Пройдя немного вглубь комнаты и посмотрев на Кель, которая все это время не спускала с меня глаз, мне вдруг стало одиноко. Еще никогда в жизни я не боялся за свое будущее как сейчас.
— Неужели там все так плохо.
— Туда не попадают просто так. Нужно очень постараться, что бы вместо смерти тебя наделили такой сомнительной привилегией как служба в рядах «штрафников». Нет ничего хуже, чем это. Я знаю это. Я все помню. Ты как-будто становишься другим. Тебе дозволено многое, что нельзя рядовому пилоту, но при этом ты не являешься свободным. В любой момент тебя могут посчитать «израсходованным» и отправить на заслуженную пенсию потратив всего один патрон, поэтому многие кто туда попадают не жалеют ни себя, ни свои машины, ни, тем более, своих противников. Жизнь для них может закончиться в любой момент и это страшнее всего.

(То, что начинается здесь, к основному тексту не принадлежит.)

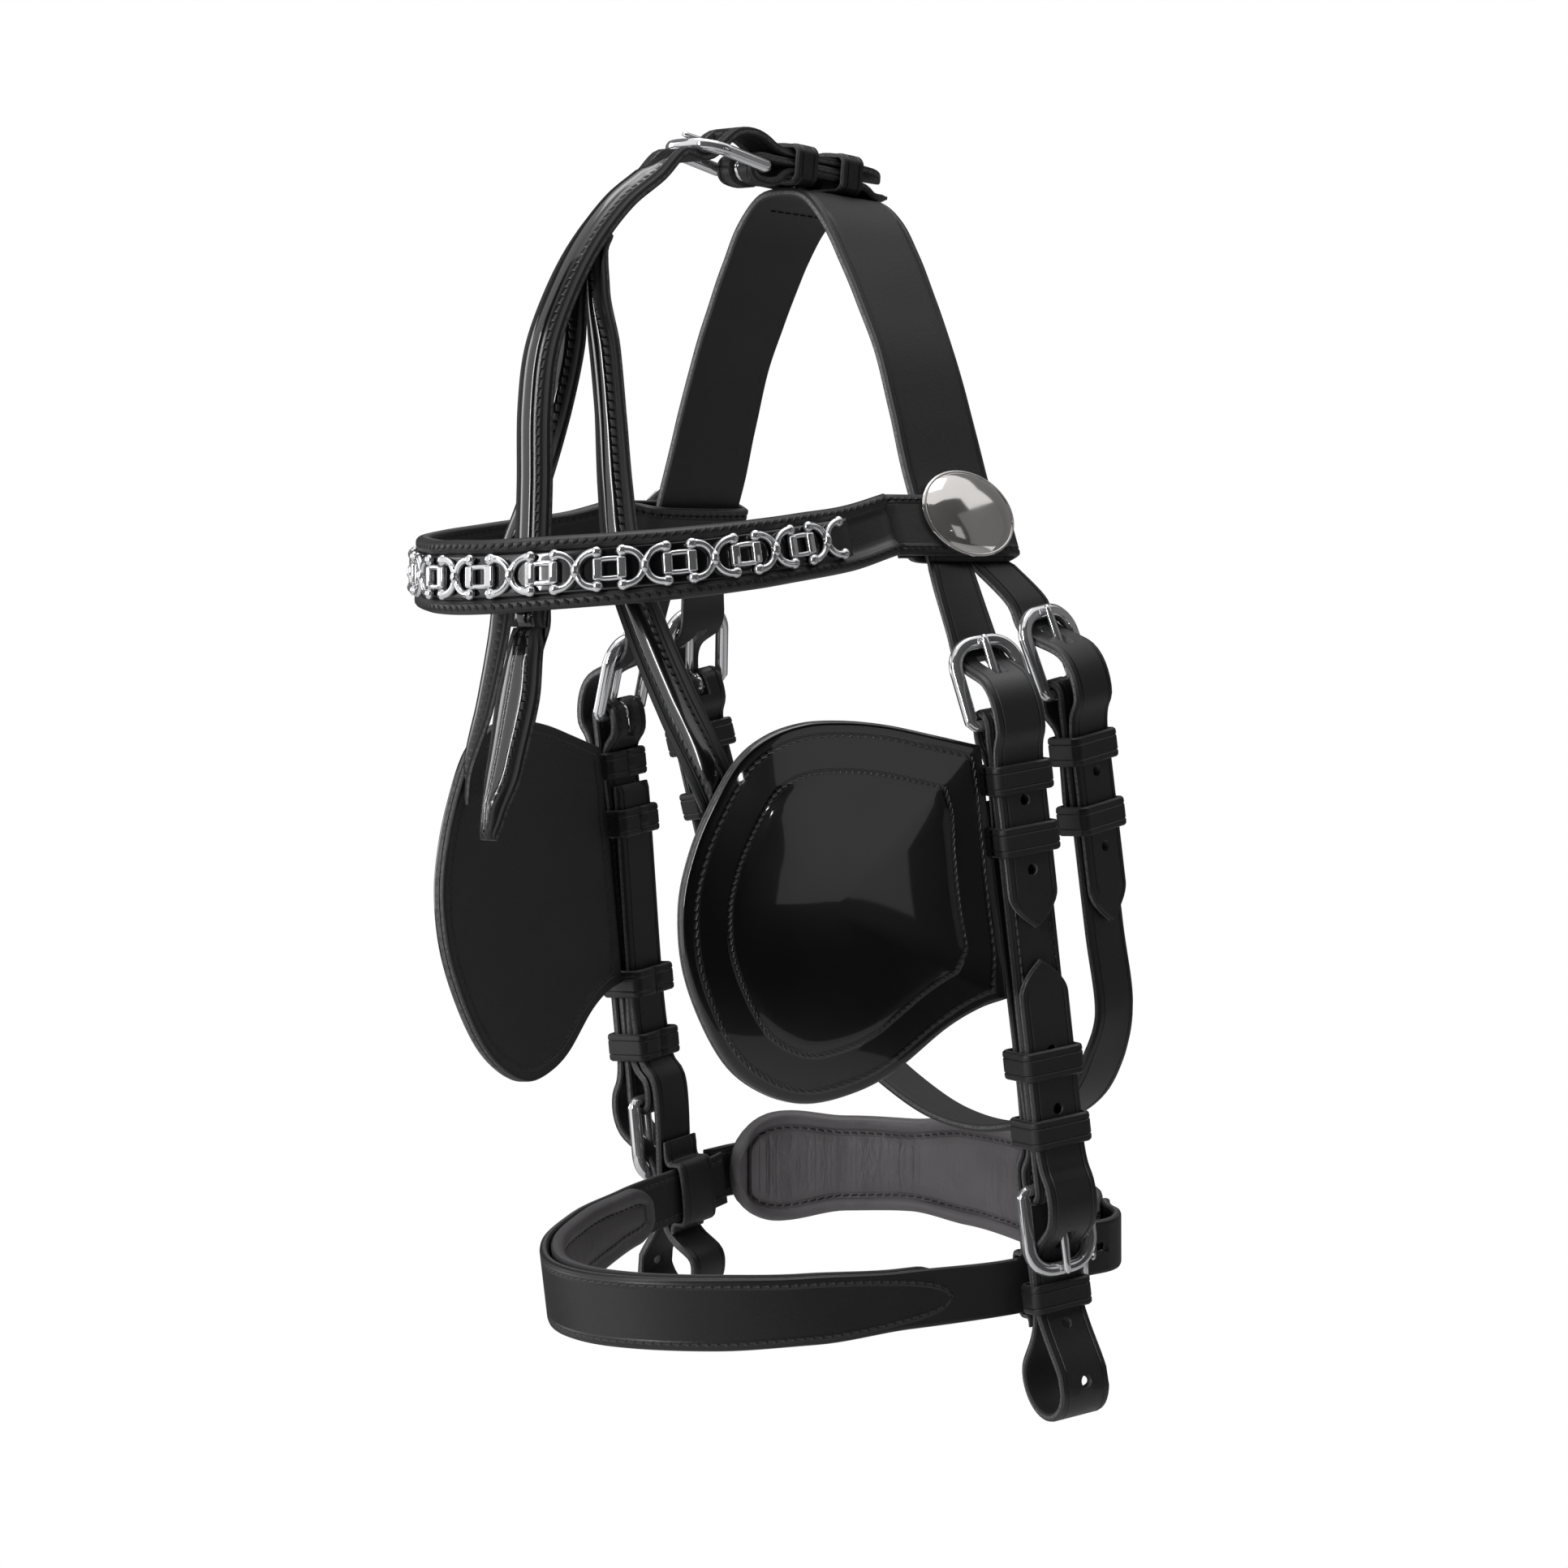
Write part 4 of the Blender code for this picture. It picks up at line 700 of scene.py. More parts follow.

Кель легонько прикоснулась к моему плечу и постаралась обнять, но получилось все это слегка неуклюже, ведь голова моя в этот момент была забита совершенно другим, что не смогла не заметить она.
— Ты стал другим, Рик. Это не похоже на тебя.
— Прости… — я попытался оправдаться — все из-за этого суда. Процесс оказался для меня не таким как я ожидал. Более напряженным. Это пройдет. Иногда я слишком сильно переживаю о том, что уже позади. Странная привычка, но ее невозможно искоренить. Это часть меня.
Мне хотелось сказать что-то еще, но слова категорически отказывались складываться в предложения, а мысли, что до этого ровной стеной строились у меня в голове, в этот самый момент разбежались как испуганные собаки.
Я действительно изменился. Незаметно для себя самого.
— Время позднее, надо отдыхать.
Она скинула свою сумку и подошла к кровати. Пробежав пальцами по длинному комбинезону и расстегнув молнию до самого пояса, она за считанные секунды сбросила его на пол, полностью оголив свое тело.
Это прекрасное, почти идеальное тело, стояло неподвижно всего в метре от меня, слегка скрестив ноги и обхватив себя руками.
— Да ты права, время действительно позднее. Надо отдохнуть.
Я подошел и крепко обнял ее.
Машина была полностью готова. Даже в такую рань, когда еще стоял небольшой мороз, а иней, осевший на траве, только-только начинал таять под действием восходящего солнца, Ханлан уже был на ногах.
Обходя со всех сторон металлического монстра, чей грозный вид, даже в спокойном состоянии нельзя было ни с чем спутать, он придирчиво осматривал каждую деталь и механизм, дабы полностью исключить неполадки во время боевого броска.